* **Dataset excerpt**:
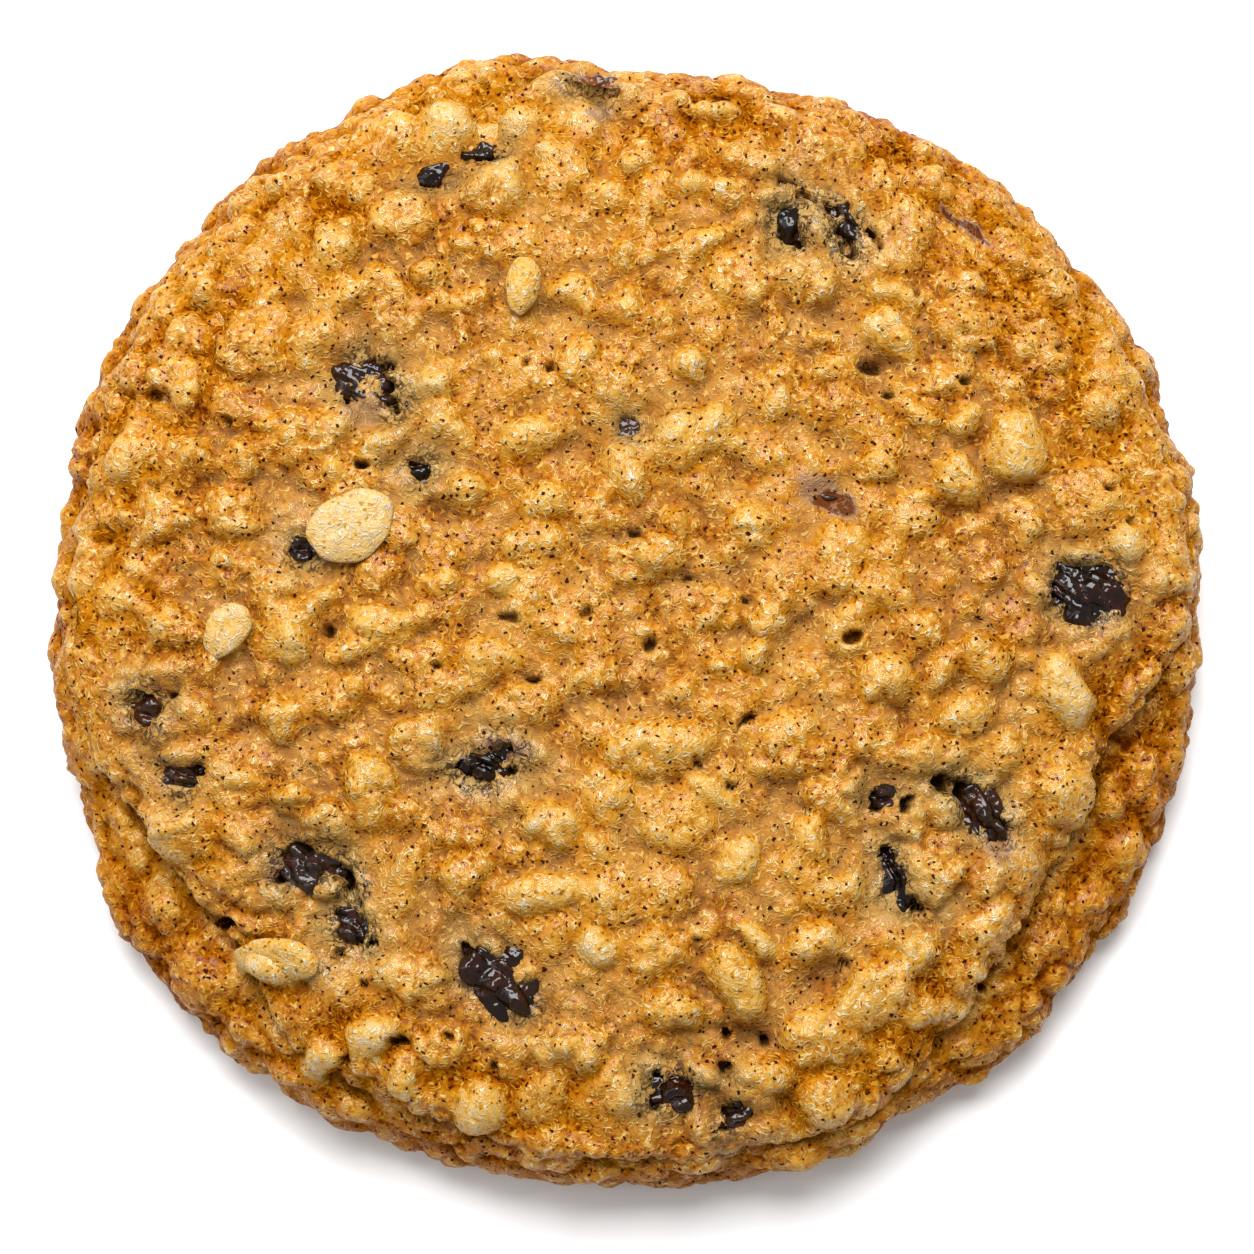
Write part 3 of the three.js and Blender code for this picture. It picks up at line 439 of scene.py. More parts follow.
# A layer of pillows round scattered points is the size of a cell, how much of it the rounding takes, height and
# salt. A push is how far points move, the size of the noise that moves them, and its salt. Other noises are size,
# octaves and salt, or size and salt. The stain round a window reaches "wide" further out than the window.
doughDetail = {
    "broad": (5.6, 1.3, 0.95, 61), "lump": (2.9, 0.95, 0.52, 71), "small": (1.25, 0.5, 0.1, 81),
    "grain": (0.7, 0.7, 0.03, 91), "level": 0.7, "pushes": [(0.8, 4.2, 31), (0.3, 1.5, 41)],
    "tears": [(0.5, 1.3, 51), (0.35, 0.6, 54)], "fineHeight": 0.04, "fine": (0.9, 2, 77), "swell": 0.45,
    "swells": (9, 197), "knobbly": (7, 191), "patch": (2.1, 3, 171), "browned": (9, 2, 181), "blend": 5.0,
    "floorRise": 0.2, "rimRise": 0.3, "sunk": 0.25, "lift": 1.05, "dip": 0.8, "strand": (1.2, 57),
    "windowDepth": 2.3, "settle": 0.97, "settleRim": 1.18, "wide": 1.8, "throughDeep": 30, "oatKnobs": 0.85,
    "rimHeights": (9.5, 6.5), "floorFade": (0.3, 2.7), "thinRim": (45.5, 42.5),
}

# How far from its middle each kind of mark is looked for, in millimetres, and the squared distances, 1 on its
# edge, at which it starts and is full.
markReach = {"mound": 7, "knob": 4, "window": 9, "dip": 12, "nub": 4, "pit": 4}
markEdge = {"oat": (1.15, 0.6), "window": (1.15, 0.6), "film": (1.6, 0.3), "nub": (1.1, 0.85), "pit": (1.2, 0.2)}


def bentPoints(points, strength, size, salt):
    # Points pushed about by soft noise, so that no lump keeps an even outline.
    return points + strength * np.stack([softNoise(points, size, salt + k) for k in range(3)], axis=1)


def nearTo(points, at, kind):
    # Which points lie near enough in the plan for a mark of this kind to touch them.
    return (abs(points[:, 0] - at[0]) < markReach[kind]) & (abs(points[:, 1] - at[1]) < markReach[kind])


def raiseTo(values, near, others):
    values[near] = np.maximum(values[near], others)


def pillows(points, layer):
    # Cells round scattered points, 0 in the creases between them and rounding up to 1, by the gap between
    # the distances to the nearest and the second nearest point.
    size, rounding, _, salt = layer
    nearest, second = pebbles(points, size, salt)
    return 1 - (1 - np.minimum((second - nearest) / rounding, 1)) ** 2


def domesOf(points, bent, rimShare, broad):
    # The mounds and broad domes, merged by the logarithm of their summed exponentials, with the knobs on top,
    # and how pale the oat flakes make them.
    detail, pale = doughDetail, np.zeros(len(points))
    under = detail["floorRise"] + detail["rimRise"] * rimShare + detail["broad"][2] * broad
    total = np.exp(detail["blend"] * under)
    for number, one in enumerate(mounds):
        near = nearTo(points, one, "mound")
        far = reach(one, bent[near])
        lift = detail["lift"] * one[8] + detail["floorRise"] + detail["sunk"]
        lift = lift * np.sqrt(np.maximum(0, 1 - far)) - detail["sunk"]
        total[near] += np.exp(detail["blend"] * lift) * (far < 1)
        if number < len(flakes):
            raiseTo(pale, near, flakes[number][6] * smoothStep(*markEdge["oat"], far))
    knob = np.zeros(len(points))
    for one in knobs:
        near = nearTo(points, one, "knob")
        raiseTo(knob, near, one[8] * np.sqrt(np.maximum(0, 1 - reach(one, bent[near]))))
    return np.log(total) / detail["blend"] + knob * (1 - detail["oatKnobs"] * pale), pale


def raisinMarks(points, bent, ragged, over):
    # Where the dough is open over a raisin, stained round it, or thin enough to show its colour.
    window, stain, film = (np.zeros(len(points)) for _ in range(3))
    strands = smoothStep(0.28, 0.1, abs(softNoise(ragged, *doughDetail["strand"])))
    deep, wide = doughDetail["throughDeep"], doughDetail["wide"]
    for x, y, length, width, direction, covered in windows:
        near = nearTo(points, (x, y), "window")
        far = reach(mound((x, y, length, width, direction, 1), deep), ragged[near])
        raiseTo(window, near, smoothStep(*markEdge["window"], far) * (1 - (0.25 + 0.75 * covered) * strands[near]))
        around = reach(mound((x, y, length + wide, width + wide, direction, 1), deep), bent[near])
        raiseTo(stain, near, np.exp(-0.9 * around) * min(1, 0.45 + length * width / 2))
    for x, y, length, width, direction, strength in films:
        near = nearTo(points, (x, y), "window")
        far = reach(mound((x, y, length, width, direction, 1), deep), ragged[near])
        raiseTo(film, near, strength * smoothStep(*markEdge["film"], far))
    return window * (1 - over), stain, film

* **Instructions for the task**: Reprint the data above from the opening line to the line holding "values[near] = np.maximum(values[near], others)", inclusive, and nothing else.

* **Response to the task**:
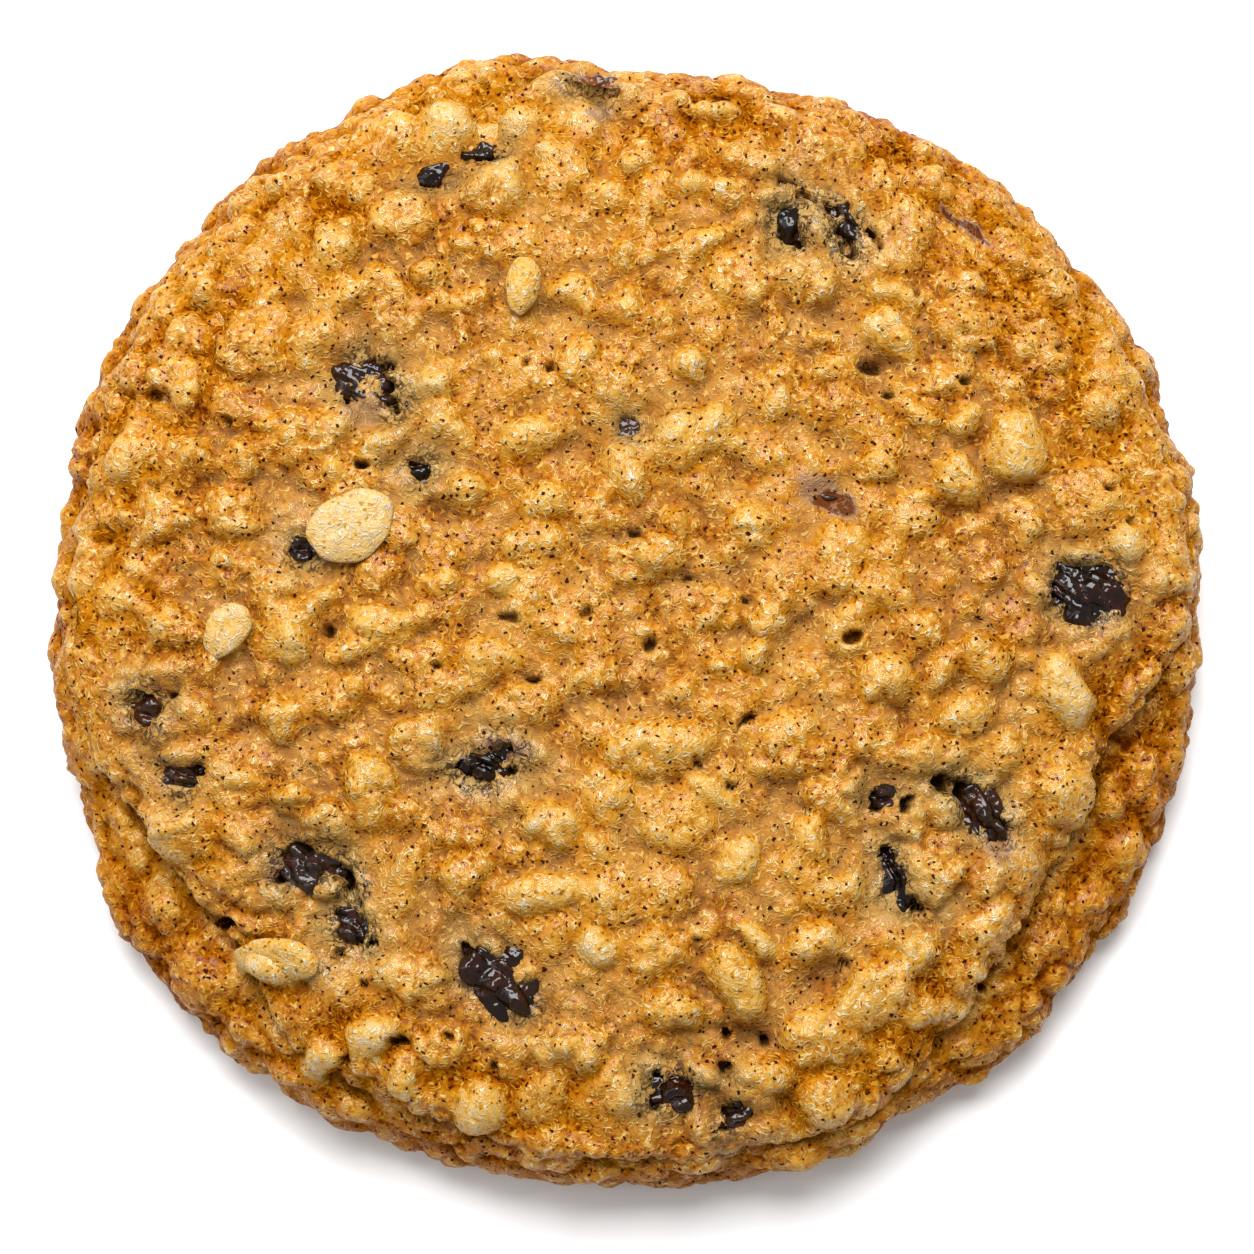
Write part 3 of the three.js and Blender code for this picture. It picks up at line 439 of scene.py. More parts follow.
# A layer of pillows round scattered points is the size of a cell, how much of it the rounding takes, height and
# salt. A push is how far points move, the size of the noise that moves them, and its salt. Other noises are size,
# octaves and salt, or size and salt. The stain round a window reaches "wide" further out than the window.
doughDetail = {
    "broad": (5.6, 1.3, 0.95, 61), "lump": (2.9, 0.95, 0.52, 71), "small": (1.25, 0.5, 0.1, 81),
    "grain": (0.7, 0.7, 0.03, 91), "level": 0.7, "pushes": [(0.8, 4.2, 31), (0.3, 1.5, 41)],
    "tears": [(0.5, 1.3, 51), (0.35, 0.6, 54)], "fineHeight": 0.04, "fine": (0.9, 2, 77), "swell": 0.45,
    "swells": (9, 197), "knobbly": (7, 191), "patch": (2.1, 3, 171), "browned": (9, 2, 181), "blend": 5.0,
    "floorRise": 0.2, "rimRise": 0.3, "sunk": 0.25, "lift": 1.05, "dip": 0.8, "strand": (1.2, 57),
    "windowDepth": 2.3, "settle": 0.97, "settleRim": 1.18, "wide": 1.8, "throughDeep": 30, "oatKnobs": 0.85,
    "rimHeights": (9.5, 6.5), "floorFade": (0.3, 2.7), "thinRim": (45.5, 42.5),
}

# How far from its middle each kind of mark is looked for, in millimetres, and the squared distances, 1 on its
# edge, at which it starts and is full.
markReach = {"mound": 7, "knob": 4, "window": 9, "dip": 12, "nub": 4, "pit": 4}
markEdge = {"oat": (1.15, 0.6), "window": (1.15, 0.6), "film": (1.6, 0.3), "nub": (1.1, 0.85), "pit": (1.2, 0.2)}


def bentPoints(points, strength, size, salt):
    # Points pushed about by soft noise, so that no lump keeps an even outline.
    return points + strength * np.stack([softNoise(points, size, salt + k) for k in range(3)], axis=1)


def nearTo(points, at, kind):
    # Which points lie near enough in the plan for a mark of this kind to touch them.
    return (abs(points[:, 0] - at[0]) < markReach[kind]) & (abs(points[:, 1] - at[1]) < markReach[kind])


def raiseTo(values, near, others):
    values[near] = np.maximum(values[near], others)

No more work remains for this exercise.